I was reading an article on shows that consistently get cancelled from the 10 pm Monday night slot. There are low audiences there, and so the networks keep putting shows in there and then cancelling them when they don't do well. The networks don't understand why they can put on a good show at 9pm, and yet that large audience turns off at 10 pm, so they keep cancelling shows that loose 10-20 percent of the 9 pm audience instead of staying with their 10 pm slot. It must be the shows right, so lets keep trying something new.

Turns out there's just a general reluctance for people to stay up till 11 pm to watch a show on a Monday night. They've just had a weekend, they've got a week of work ahead of them, and they want to get an early night in. It's as simple as that , and so instead of getting an audience into that slot, you're actually killing off any show that you put in there. The exec's logic is reversed because it's not a bad show that's losing the audience, it's a bad slot that loses the audience.
 
To tell you the truth, I'm not that much of a tv fan. Most of the shows I've seen were either on dvd or divx. I just can't stand commercials... They kill whatever I'm watching... In other words, I don't have that much experince on it. I only watch the news:oops:
What you say makes sense, but is very strange, considering that those execs are there to ensure that money is made for the network...
I can only wish that Dollhouse won't have the same fate Firefly had.
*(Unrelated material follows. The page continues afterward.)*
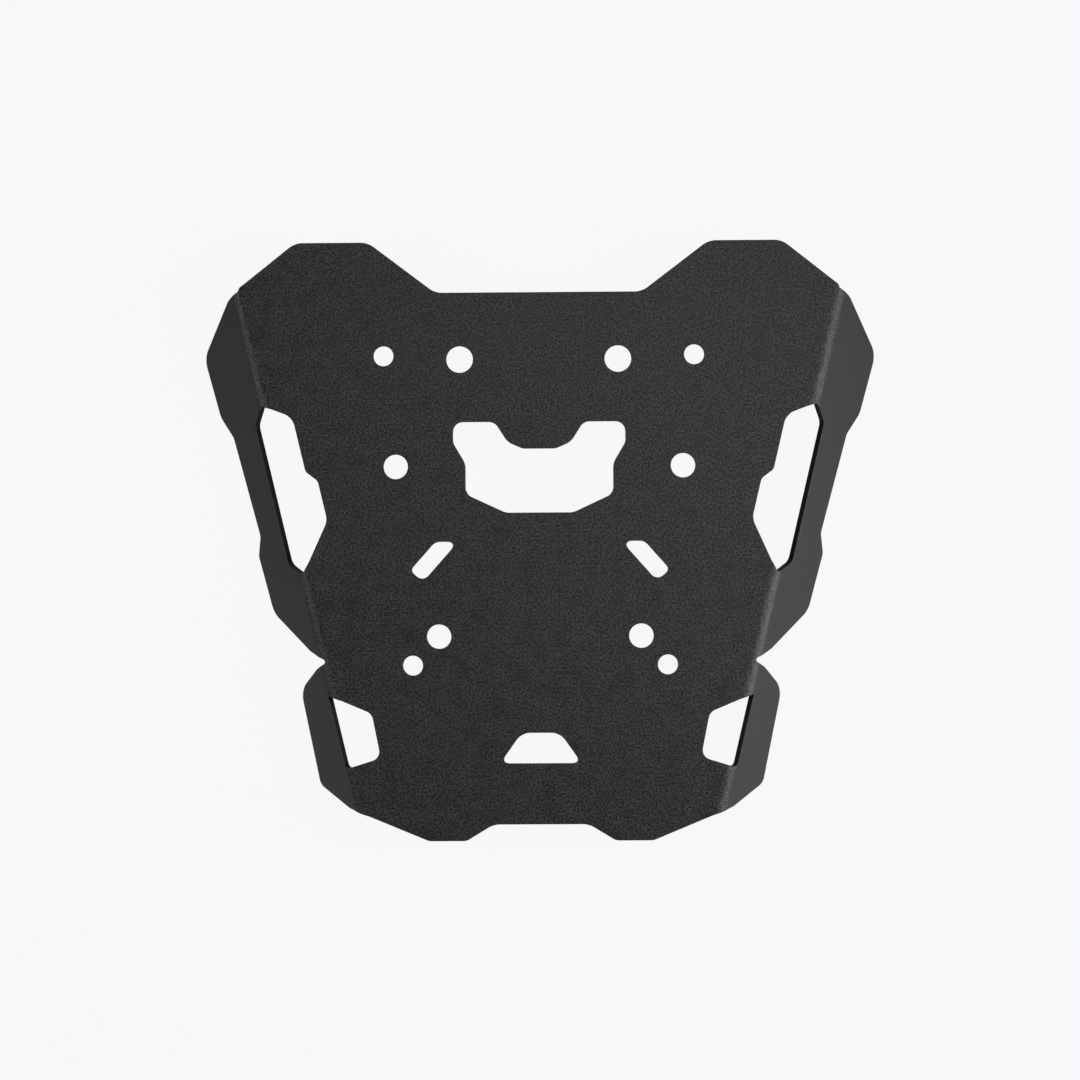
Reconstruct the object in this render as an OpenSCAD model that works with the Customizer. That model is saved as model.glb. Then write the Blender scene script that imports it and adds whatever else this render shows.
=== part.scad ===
// Motorcycle luggage rack: one laser-cut aluminium sheet with a wing folded down along each side.
// +Y points to the front of the rack, +Z up. The origin is on the surface that it stands on, midway.
// Places along the fold are measured from mid-length, positive towards the front.

/* [Sheet] */
// Thickness of the sheet
sheet_t = 3; // [2:0.5:5]
// Inside radius of the two folds
bend_r = 5; // [3:0.5:8]
// How far each wing is folded down from the deck
fold_angle = 45; // [25:1:60]
// Lean of each fold line, in towards the tail
fold_skew = 13.2; // [8:0.2:16]
// Width of the deck between the folds, at mid-length
deck_w = 212.8; // [205:0.2:225]
// Length of the rack, front to tail
rack_len = 269.8; // [264:0.1:280]

/* [Corners] */
// Radius of the blank's outer corners
corner_r = 4.5; // [1:0.1:6]
// Radius of the bolder corners on the wings and the front edge
bold_r = 9; // [2:0.5:12]
// Radius of the corners in the windows
window_r = 4.4; // [1:0.1:5]
// Radius of the bolder corners in the windows
window_bold_r = 7; // [2:0.5:9]
// Radius of the corners at the step in each side window
step_r = 3.4; // [1:0.1:4]
// Radius of the tight corners of the slots and windows
tip_r = 2.2; // [0.6:0.1:2.4]
// Radius of the pointed corners on the folds
fold_tip_r = 0.6; // [0.4:0.1:1.2]

/* [Front edge] */
// Clear width between the two ears at their front edge
ear_gap_w = 153.4; // [146:0.1:160]
// Straight front edge of each ear
ear_w = 32.9; // [28:0.1:36]
// Width of the straight stretch between the ears
bridge_w = 93.2; // [80:0.1:100]
// How far that stretch lies behind the ears
bridge_depth = 22.8; // [16:0.1:30]
// Place along the fold where the ear's outer slope ends
shoulder_at = 118.5; // [117.5:0.1:121]
// How far out on the fold that end lies
shoulder_out = 1.2; // [0.2:0.1:1.7]

/* [Tail edge] */
// Width of the tail edge
tail_w = 101; // [90:0.1:120]
// Width of the mouth of the tail recess
tail_recess_w = 67.3; // [60:0.1:76]
// Width of the floor of the tail recess
tail_recess_floor_w = 42.8; // [30:0.1:50]
// Depth of the tail recess
tail_recess_depth = 7.4; // [4:0.1:12]

/* [Front wing] */
// Place along the fold of the small step where the wing begins
wing_root_at = 116.9; // [115:0.1:117.2]
// How far out on the fold that step lies
wing_root_out = 2.1; // [1.9:0.1:4]
// Flat width of the wing at its shoulder
wing_shoulder_w = 3.7; // [2:0.1:7]
// Place of that shoulder
wing_shoulder_at = 114.3; // [110:0.1:114.8]
// Flat width at the nose, the wing's widest point
nose_w = 29.5; // [26:0.1:34]
// Place of the nose
nose_at = 92.9; // [84:0.1:98]
// Flat width at the rear end of the nose
nose_rear_w = 28; // [25:0.1:30]
// Place of that end
nose_rear_at = 64.7; // [60:0.1:72]
// Flat width of the waist beside the window's front end
waist_front_w = 22.5; // [19:0.1:24]
// Place of that point
waist_front_at = 54.2; // [45:0.1:58]
// Flat width of the waist beside the window's rear end
waist_rear_w = 20.3; // [17:0.1:22]
// Place of that point
waist_rear_at = 7.7; // [4:0.1:20]
// Flat width at the front of the heel
heel_front_w = 24.8; // [22.5:0.1:28]
// Place of that point
heel_front_at = -1; // [-6:0.1:2]
// Flat width at the rear of the heel
heel_rear_w = 23.6; // [20:0.1:26]
// Place of that point
heel_rear_at = -27.9; // [-34:0.1:-20]
// Flat width of the wing where its slant to the notch bends
notch_front_w = 5; // [3:0.1:8]
// Place of that bend
notch_front_at = -48.4; // [-50:0.1:-46]

/* [Tail wing] */
// Place along the fold of the notch between the two wings
notch_at = -54.8; // [-56:0.1:-53]
// Radius at the bottom of the notch
notch_r = 1.5; // [0.5:0.1:2]
// How far out on the fold the notch begins
notch_out = 1.2; // [0.6:0.1:3]
// Flat width of the wing where its slant from the notch bends
notch_rear_w = 3.5; // [2:0.1:6]
// Place of that bend
notch_rear_at = -57; // [-59:0.1:-56.5]
// Flat width of the tail wing at its front corner
tail_wing_front_w = 17.8; // [12:0.1:20]
// Place of that corner
tail_wing_front_at = -64.8; // [-70:0.1:-62]
// Flat width of the tail wing at its rear corner
tail_wing_rear_w = 19.8; // [15:0.1:22]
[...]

In Wheddon I trust, so, I'm fairly certain that it will be a good show, at least if it's given a chance.
 
Getting Back to heroes...

I have missed ep13 (final of villains) and was wondering if there is anywhere i can watch it online.

I see NBC have it available for free but it is not available in Northern Ireland.

Failing that, does anyone fancy giving me a run down of what happened in that episode?

What date in Feb does it kick off again?